The clue may lie in the fact that they had to be “mounted”; if that does not indicate the pole — which usually was nicely turned, and showed an inventive base and feet, “mounted” may indicate being placed within a frame and having a handle attached. For my JASNA roommate Sally believes Elinor’s fire screens to have been hand-held, fan-style FACE SCREENS, as seen below.
Click on the image to visit the website — this 1809 fan is FASCINATING!
NB: I will say I don’t quite believe in their “wax-based” cosmetics theory for the prevalence of face screens. Try sitting near a ROARING, BLAZING fire: you face feels the effects rapidly – dries out the eyes and mouth. You, too, would be happy to have a “screen”. But how prevalent cosmetics were within the Smith/Gosling circle is another question for another blog post!
Dress for Excess, Brighton
Author Charlotte Frost (see posts on her biography of Sir William Knighton) mentioned her hope of seeing this wonderful Regency-era exhibition of clothing at Brighton Pavilion: Dress for Excess. We await news from Charlotte on her visit!
In the meantime, looking for more information, a link was found at A Fashionable Frolick leading readers to Jennifer Rothrock‘s delightful behind-the-scenes look at this very exhibit (which runs until February 2012).
With my passport newly expired I feel exceptionally “homebound” now… Luckily are those within striking distance of Brighton!
(Hopefully) More later —
Jane Austen Fashion: What Emma & Mary Wore?

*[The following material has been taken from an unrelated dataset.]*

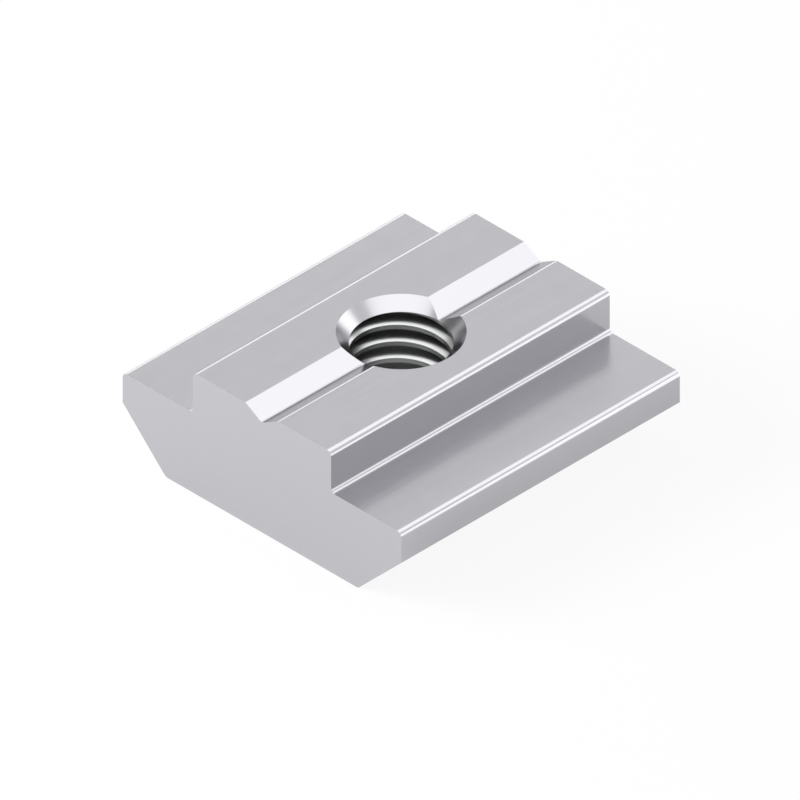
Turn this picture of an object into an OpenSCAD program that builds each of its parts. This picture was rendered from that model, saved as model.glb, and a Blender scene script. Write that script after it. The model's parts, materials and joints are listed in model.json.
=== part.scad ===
// T slot nut: a short length of stepped steel bar with a V groove along its top face
// and a countersunk thread through its middle.
// Frame: millimetres, +Z up, +Y along the slot, origin at the middle of the underside.

/* [Bar] */
// Width across the wings, measured across the slot
nut_w = 15.5; // [14.5:0.1:18]
// Length along the slot
nut_l = 15.5; // [8:0.5:40]
// Height from the underside to the top of the collar
nut_h = 5.8; // [5.6:0.1:7]

/* [Collar] */
// Width of the collar that stands between the lips of the slot
collar_w = 7.7; // [6.5:0.1:8]
// Height of the collar above the shoulders
collar_h = 1.95; // [1.2:0.05:2.2]

/* [Wings] */
// Size of the 45 degree bevel under each wing, both across and up
bevel = 2.4; // [1.5:0.1:2.8]

/* [Groove] */
// Width of the V groove at the top face
groove_w = 1.8; // [1:0.1:2.2]
// Angle between the two flanks of the groove
groove_angle = 120; // [100:5:140]

/* [Edges] */
// Radius of the long outer edges of the collar, the shoulders and the underside
edge_r = 0.25; // [0.1:0.05:0.4]
// Radius at the foot of the collar and at the lips and root of the groove
inner_r = 0.2; // [0.05:0.05:0.25]

/* [Thread] */
// Nominal size of the thread
thread_d = 5; // [4:0.5:5]
// Pitch of the thread
thread_pitch = 0.8; // [0.5:0.05:0.8]
// Width of the countersinks at the top face and at the underside
sink_d = 5.15; // [5.1:0.05:5.5]
// Full angle of the countersinks
sink_angle = 90; // [90:10:120]

/* [Hidden] */

// The basic minor diameter of a metric thread is the nominal size less this many pitches
minor_per_pitch = 1.0825;
minor_d = thread_d - minor_per_pitch * thread_pitch;
sink_depth = (sink_d - minor_d) / 2 / tan(sink_angle / 2);
groove_depth = groove_w / 2 / tan(groove_angle / 2);
shoulder_z = nut_h - collar_h;
// Cutters run past the faces that they open by this much
past = 1;
round_fn = 96;
sharp = 0;

// Corners of the section on its right side, from the underside up, each with its radius
right_side = [
    [[nut_w / 2 - bevel, 0], edge_r],
    [[nut_w / 2, bevel], sharp],
    [[nut_w / 2, shoulder_z], edge_r],
    [[collar_w / 2, shoulder_z], inner_r],
    [[collar_w / 2, nut_h], edge_r],
    [[groove_w / 2, nut_h], inner_r]
];
groove_root = [[0, nut_h - groove_depth], inner_r];
left_side = [for (i = [len(right_side) - 1 : -1 : 0])
    [[-right_side[i][0][0], right_side[i][0][1]], right_side[i][1]]];
corners = concat(right_side, [groove_root], left_side);

function unit(v) = v / norm(v);
function place(i) = corners[(i + len(corners)) % len(corners)][0];
function radius(i) = corners[i][1];
// Unit vectors from a corner towards the one before it and the one after it
function back(i) = unit(place(i - 1) - place(i));
function ahead(i) = unit(place(i + 1) - place(i));
function half_angle(i) = acos(back(i) * ahead(i)) / 2;
function is_inner(i) = cross(back(i), ahead(i)) > 0;
// Middle of the arc that touches both edges of a corner, and how far along them it touches
function arc_middle(i) = place(i) + unit(back(i) + ahead(i)) * radius(i) / sin(half_angle(i));
function reach(i) = radius(i) / tan(half_angle(i));
function corner_points(i) = radius(i) == sharp
    ? [place(i)]
    : [place(i) + reach(i) * back(i), arc_middle(i), place(i) + reach(i) * ahead(i)];

// Full circles at the middles of the arcs of either the inner or the outer corners
module arcs(inner) {
    for (i = [0 : len(corners) - 1])
        if (radius(i) > sharp && is_inner(i) == inner)
            translate(arc_middle(i)) circle(r = radius(i), $fn = round_fn);
}

// Section of the bar across the slot, with x across and y up. Each rounded corner is
// a notch to the middle of its arc: a circle fills an outer one and clears an inner one.
module bar_section() {
    difference() {
        union() {
            polygon([for (i = [0 : len(corners) - 1]) each corner_points(i)]);
            arcs(inner = false);
        }
        arcs(inner = true);
    }
}

// The bar, cut to length square to the slot
module bar() {
    rotate([90, 0, 0])
        linear_extrude(height = nut_l, center = true)
            bar_section();
}

// Cone that opens the bore at a face on z = 0, pointing down
module countersink() {
    translate([0, 0, -sink_depth])
        cylinder(h = sink_depth + past, d1 = minor_d,
                 d2 = sink_d + 2 * past * tan(sink_angle / 2), $fn = round_fn);
}

// Bore at the crests of the thread, with a countersink at both faces
module thread_hole() {
    translate([0, 0, -past])
        cylinder(h = nut_h + 2 * past, d = minor_d, $fn = round_fn);
    translate([0, 0, nut_h]) countersink();
    mirror([0, 0, 1]) countersink();
}

module nut() {
    color("silver")
        difference() {
            bar();
            thread_hole();
        }
}

nut();
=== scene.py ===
"""A T slot nut of satin zinc-plated steel, with the thread cut in its hole, on a pale studio floor.

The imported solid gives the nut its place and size. Its hole is plain, so the nut is made again here
as one closed surface with the full thread, worked out from the same few sizes, and the metal gets
its finish. All lengths are in metres, +Z is up and +Y runs along the slot.
"""

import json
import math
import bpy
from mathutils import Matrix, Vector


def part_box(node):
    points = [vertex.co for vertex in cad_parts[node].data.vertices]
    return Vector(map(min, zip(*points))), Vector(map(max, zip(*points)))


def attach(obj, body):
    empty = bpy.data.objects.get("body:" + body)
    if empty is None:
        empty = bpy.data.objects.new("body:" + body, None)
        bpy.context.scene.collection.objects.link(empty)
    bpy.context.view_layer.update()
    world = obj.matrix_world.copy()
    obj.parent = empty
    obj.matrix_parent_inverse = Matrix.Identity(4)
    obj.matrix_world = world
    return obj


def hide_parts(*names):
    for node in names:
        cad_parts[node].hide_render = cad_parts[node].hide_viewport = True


bl_info = {
    "name": "T Slot Nut",
    "version": (1, 0, 0),
    "blender": (4, 5, 0),
    "location": "View3D > Sidebar > Slot Nut",
    "description": "Makes a T slot nut with a cut thread and the studio that shows it",
    "category": "Add Mesh",
}

import bpy
import numpy as np
from mathutils import Vector

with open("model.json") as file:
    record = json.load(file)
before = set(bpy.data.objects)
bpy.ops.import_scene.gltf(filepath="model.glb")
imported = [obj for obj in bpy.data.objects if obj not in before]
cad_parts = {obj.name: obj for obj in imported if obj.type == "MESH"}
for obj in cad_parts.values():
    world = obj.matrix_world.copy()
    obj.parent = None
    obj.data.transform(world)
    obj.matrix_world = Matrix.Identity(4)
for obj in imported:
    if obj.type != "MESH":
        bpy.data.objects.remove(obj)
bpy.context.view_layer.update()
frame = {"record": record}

MM = 0.001
LOW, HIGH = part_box("nut")
MOUNTS = {mount["name"]: mount for mount in frame["record"]["mounts"]}
SHOULDER_Z = MOUNTS["shoulder_right"]["pos_m"][2]
STEEL = frame["record"]["materials"][0]


class NutSizes(bpy.types.PropertyGroup):
    """The sizes that shape the nut."""

    width: bpy.props.FloatProperty(
        name="Width", description="Across the wings",
        default=HIGH.x - LOW.x, unit="LENGTH", precision=5)
    length: bpy.props.FloatProperty(
        name="Length", description="Along the slot",
        default=HIGH.y - LOW.y, unit="LENGTH", precision=5)
    height: bpy.props.FloatProperty(
        name="Height", description="From the underside to the top of the collar",
        default=HIGH.z - LOW.z, unit="LENGTH", precision=5)
    collar_width: bpy.props.FloatProperty(
        name="Collar Width", description="Across the collar that stands between the slot's lips",
        default=7.7 * MM, unit="LENGTH", precision=5)
    collar_height: bpy.props.FloatProperty(
        name="Collar Height", description="From the shoulders to the top of the collar",
        default=HIGH.z - SHOULDER_Z, unit="LENGTH", precision=5)
    bevel: bpy.props.FloatProperty(
        name="Bevel", description="Size of the bevel under each wing, across and up",
        default=2.4 * MM, unit="LENGTH", precision=5)
    groove_width: bpy.props.FloatProperty(
        name="Groove Width", description="Width of the V groove at the top face",
        default=1.8 * MM, unit="LENGTH", precision=5)
    groove_angle: bpy.props.FloatProperty(
        name="Groove Angle", description="Angle between the two flanks of the groove",
        default=math.radians(120), subtype="ANGLE")
    edge_radius: bpy.props.FloatProperty(
        name="Edge Radius", description="Radius of the long outer edges",
        default=0.25 * MM, unit="LENGTH", precision=5)
    inner_radius: bpy.props.FloatProperty(
        name="Inner Radius", description="Radius at the collar's foot and in the groove",
        default=0.2 * MM, unit="LENGTH", precision=5)
    sharp_radius: bpy.props.FloatProperty(
        name="Sharp Radius", description="Radius left on the sharp lower edge of each wing",
        default=0.02 * MM, unit="LENGTH", precision=6)
    thread_size: bpy.props.FloatProperty(
        name="Thread Size", description="Nominal size of the thread",
        default=5 * MM, unit="LENGTH", precision=5)
    thread_pitch: bpy.props.FloatProperty(
        name="Thread Pitch", description="Rise of the thread in one turn",
        default=0.8 * MM, unit="LENGTH", precision=5)
    thread_start: bpy.props.FloatProperty(
        name="Thread Start", description="Where round the hole a crest runs out at the top face",
        default=math.radians(285.75), subtype="ANGLE")
    sink_width: bpy.props.FloatProperty(
        name="Countersink Width", description="Width of the countersink at each face",
        default=5.15 * MM, unit="LENGTH", precision=5)
    sink_angle: bpy.props.FloatProperty(
        name="Countersink Angle", description="Full angle of the countersinks",
        default=math.radians(90), subtype="ANGLE")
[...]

When working on a book about the period 1815-17 — the teen years of a woman who ultimately marries into the Austen family — an important concern is to envision not only what my girls looked like but also the fashions they might have been wearing. The most extensive description Emma provides is of the court dress her mother and eldest sister wear when young Augusta was presented in 1817. Yet these girls undoubtedly were interested in fashion, and I like to think of them as looking over the very same Fashion Plates I find in Ackermann’s:
Described as an “Evening Dress,” this delicate creation is a design of Mrs. Bean of Albemarle-street. “This lady, since her visit to Paris, has incorporated in her dresses, in the style of French costume, all that is to be admired in the exuberant varieties which that country produces; and has moderated the same by a fancy governed by a chaste feeling peculiar to herself.”
The fashion plate’s original description is tantalizing: “A celestial blue crape frock, over a white satin slip, ornamented round the bottom with a deep border of tull or net lace, embroidered with shaded blue silks and chenille; short full sleeve, trimmed with tull or net lace; the dress trimmed entirely round the top, to correspond…. Slippers of blue satin or kid. White gloves of French kid.” Her jewelry is “Necklace of pearl; ear-drops and bracelets to correspond.”

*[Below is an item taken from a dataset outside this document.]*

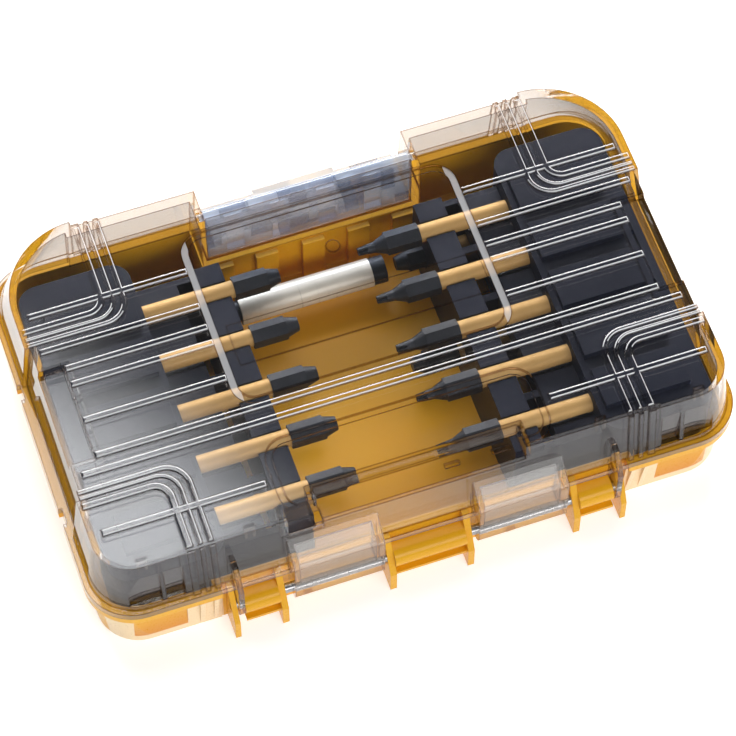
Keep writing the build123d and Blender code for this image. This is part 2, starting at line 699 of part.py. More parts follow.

The girl herself comes under discussion: “Hair parted in the centre of the forehead, confined in the Grecian style, and blended with flowers.”
Young Augusta was attending concerts and plays in 1815; I can imagine her in just such a dress. Will have to look through the letters and diaries to see if anyone made any mention of Mrs. Bean. Will update if I find anything!!
I’m interested in anything anyone might be able to tell about Mrs. Bean!
The Jane Austen Centre (Bath, England) has a nice description of another Mrs. Bean creation, written by Candice Hern.
Find all Ackermann’s Repository of Art volumes (from Internet Archive) on this blog.
Jane Austen Sewing
As a craftsperson, one notices the amount of ‘work’ ladies like Emma and Mary comment upon doing for themselves, gifting to others, or getting as gifts. The range of crafts practiced is broad. I remember well coming across a pattern for the embroidery on a night cap made for Charles Smith, and lovingly traced out in a blank portion of a letter that has survived from the period following his last illness.
From descriptions, Mary went into a decline after Charles’ death, losing weight, ignoring the house and the estate. So how wonderful to see a letter to her youngest sister-in-law, Maria Smith, in which she writes:
“According to your wish I send you the pattern of the cap my sister worked for Charles, though I found I had not got it in my pattern book, but I have taken it from the cap which is still in existence, and I must return you and Eliza many thanks for your letters which contained so much that is interesting to me to hear.” [written from Suttons on 10 August 1832]
Therefore, to find a book like Jane Austen’s Sewing Box is indeed a find!
Author Jennifer Forest has supplied a table of contents, showing the array of Regency projects: from a lettercase, to linen-work, to a workbag and huswife, to a bonnet and a reticule. Must admit that the ‘pin cushion and threadcase’ just reminded me of poor Mrs Smith, the friend of Anne Elliot in Persuasion, who eked out a living making (for resale) just such items (see my review of The Letters of Mrs Lefroy).
I asked Ms. Forest what precipitated her book: “I love history and have worked in a couple of different professions relating to history – I taught at secondary school … then worked in a couple museums here – one an 1860s homestead”. She said, “I was re-reading Jane Austen’s novels and noticed that she mentions her women characters doing different sorts of craft like netting, knotting, etc…. [I]t was things like netting and knotting that got me really interested because they are kind of lost arts”.
Just have a love a book that notes on its inside cover that “the needlework of the spoilt Bertram sisters is ‘too ill done for the drawing room’.” Only Austen would have an ear for the meaning behind such a statement. Yet it is so easy to read over the comment and not digest its true meaning today.
I’ll be watching my post for a copy of this book with eager anticipation!